Data shown>
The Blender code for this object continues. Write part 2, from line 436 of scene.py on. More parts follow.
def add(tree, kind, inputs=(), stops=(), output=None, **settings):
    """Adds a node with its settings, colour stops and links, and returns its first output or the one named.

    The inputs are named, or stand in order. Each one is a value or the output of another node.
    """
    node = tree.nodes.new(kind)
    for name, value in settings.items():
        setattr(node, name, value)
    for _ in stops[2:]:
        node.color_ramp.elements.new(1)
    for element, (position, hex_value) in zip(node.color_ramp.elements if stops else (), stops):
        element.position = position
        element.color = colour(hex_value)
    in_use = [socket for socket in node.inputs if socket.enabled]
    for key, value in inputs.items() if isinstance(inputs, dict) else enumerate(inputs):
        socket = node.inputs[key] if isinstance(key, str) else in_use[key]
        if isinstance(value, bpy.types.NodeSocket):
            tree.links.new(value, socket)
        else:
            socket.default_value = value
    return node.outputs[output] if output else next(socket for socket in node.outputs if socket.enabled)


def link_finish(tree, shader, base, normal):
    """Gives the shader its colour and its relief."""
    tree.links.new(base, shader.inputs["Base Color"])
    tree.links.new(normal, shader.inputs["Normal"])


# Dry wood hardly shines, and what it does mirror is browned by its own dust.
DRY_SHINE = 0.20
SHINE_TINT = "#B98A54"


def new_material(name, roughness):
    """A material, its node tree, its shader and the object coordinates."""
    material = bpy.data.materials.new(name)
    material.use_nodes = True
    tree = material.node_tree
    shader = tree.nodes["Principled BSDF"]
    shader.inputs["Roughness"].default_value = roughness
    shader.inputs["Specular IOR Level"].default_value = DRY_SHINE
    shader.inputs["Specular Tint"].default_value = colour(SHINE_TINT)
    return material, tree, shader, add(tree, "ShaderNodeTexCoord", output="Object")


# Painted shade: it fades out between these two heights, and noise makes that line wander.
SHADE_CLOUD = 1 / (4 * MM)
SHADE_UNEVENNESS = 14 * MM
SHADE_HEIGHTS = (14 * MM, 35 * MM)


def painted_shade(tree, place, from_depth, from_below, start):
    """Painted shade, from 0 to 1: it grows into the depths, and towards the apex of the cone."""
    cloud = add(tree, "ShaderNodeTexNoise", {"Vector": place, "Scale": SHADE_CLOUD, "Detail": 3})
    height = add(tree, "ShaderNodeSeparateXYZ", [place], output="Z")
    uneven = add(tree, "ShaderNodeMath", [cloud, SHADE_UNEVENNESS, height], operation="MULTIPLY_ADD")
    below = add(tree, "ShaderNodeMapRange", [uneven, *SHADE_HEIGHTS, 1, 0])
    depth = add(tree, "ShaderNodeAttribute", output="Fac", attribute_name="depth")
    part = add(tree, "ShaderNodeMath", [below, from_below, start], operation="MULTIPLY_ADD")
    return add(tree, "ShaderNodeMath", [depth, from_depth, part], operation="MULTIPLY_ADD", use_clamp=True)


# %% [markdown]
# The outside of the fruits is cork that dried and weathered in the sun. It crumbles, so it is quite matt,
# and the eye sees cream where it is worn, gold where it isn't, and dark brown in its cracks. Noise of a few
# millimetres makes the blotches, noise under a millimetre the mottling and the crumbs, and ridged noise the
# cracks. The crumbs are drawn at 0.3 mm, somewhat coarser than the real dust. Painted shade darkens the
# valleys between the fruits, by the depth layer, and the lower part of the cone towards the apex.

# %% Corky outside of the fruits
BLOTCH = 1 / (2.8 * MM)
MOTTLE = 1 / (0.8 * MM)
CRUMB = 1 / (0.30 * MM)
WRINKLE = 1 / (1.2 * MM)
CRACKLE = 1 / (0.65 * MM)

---

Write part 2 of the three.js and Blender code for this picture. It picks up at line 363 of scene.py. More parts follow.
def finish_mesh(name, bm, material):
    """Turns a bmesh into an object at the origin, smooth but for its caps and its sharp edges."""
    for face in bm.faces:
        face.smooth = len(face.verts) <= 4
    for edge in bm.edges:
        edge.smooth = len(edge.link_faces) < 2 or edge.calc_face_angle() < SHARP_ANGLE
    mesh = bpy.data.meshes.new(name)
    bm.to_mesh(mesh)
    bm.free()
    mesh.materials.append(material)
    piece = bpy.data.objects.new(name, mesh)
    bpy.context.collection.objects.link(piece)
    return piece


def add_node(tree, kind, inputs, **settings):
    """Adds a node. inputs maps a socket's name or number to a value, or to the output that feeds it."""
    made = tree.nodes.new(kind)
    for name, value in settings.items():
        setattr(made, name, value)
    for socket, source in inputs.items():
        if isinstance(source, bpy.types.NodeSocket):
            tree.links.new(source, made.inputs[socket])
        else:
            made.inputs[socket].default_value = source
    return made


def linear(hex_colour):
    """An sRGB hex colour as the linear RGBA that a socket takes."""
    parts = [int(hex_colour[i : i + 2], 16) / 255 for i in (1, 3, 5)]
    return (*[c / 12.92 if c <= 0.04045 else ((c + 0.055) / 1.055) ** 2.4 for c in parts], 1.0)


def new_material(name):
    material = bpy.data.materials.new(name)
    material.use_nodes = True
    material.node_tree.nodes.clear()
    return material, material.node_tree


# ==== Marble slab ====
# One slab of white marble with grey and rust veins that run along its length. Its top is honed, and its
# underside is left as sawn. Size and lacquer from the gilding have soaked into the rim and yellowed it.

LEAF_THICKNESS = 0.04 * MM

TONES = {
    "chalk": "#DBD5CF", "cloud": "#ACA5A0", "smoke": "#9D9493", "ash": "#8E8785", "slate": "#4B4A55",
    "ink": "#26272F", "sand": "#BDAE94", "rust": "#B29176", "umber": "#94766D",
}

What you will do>
Print exactly the lines from the line with "The Blender code" to the line with "the one named.", both included, and nothing else.

The response>
The Blender code for this object continues. Write part 2, from line 436 of scene.py on. More parts follow.
def add(tree, kind, inputs=(), stops=(), output=None, **settings):
    """Adds a node with its settings, colour stops and links, and returns its first output or the one named.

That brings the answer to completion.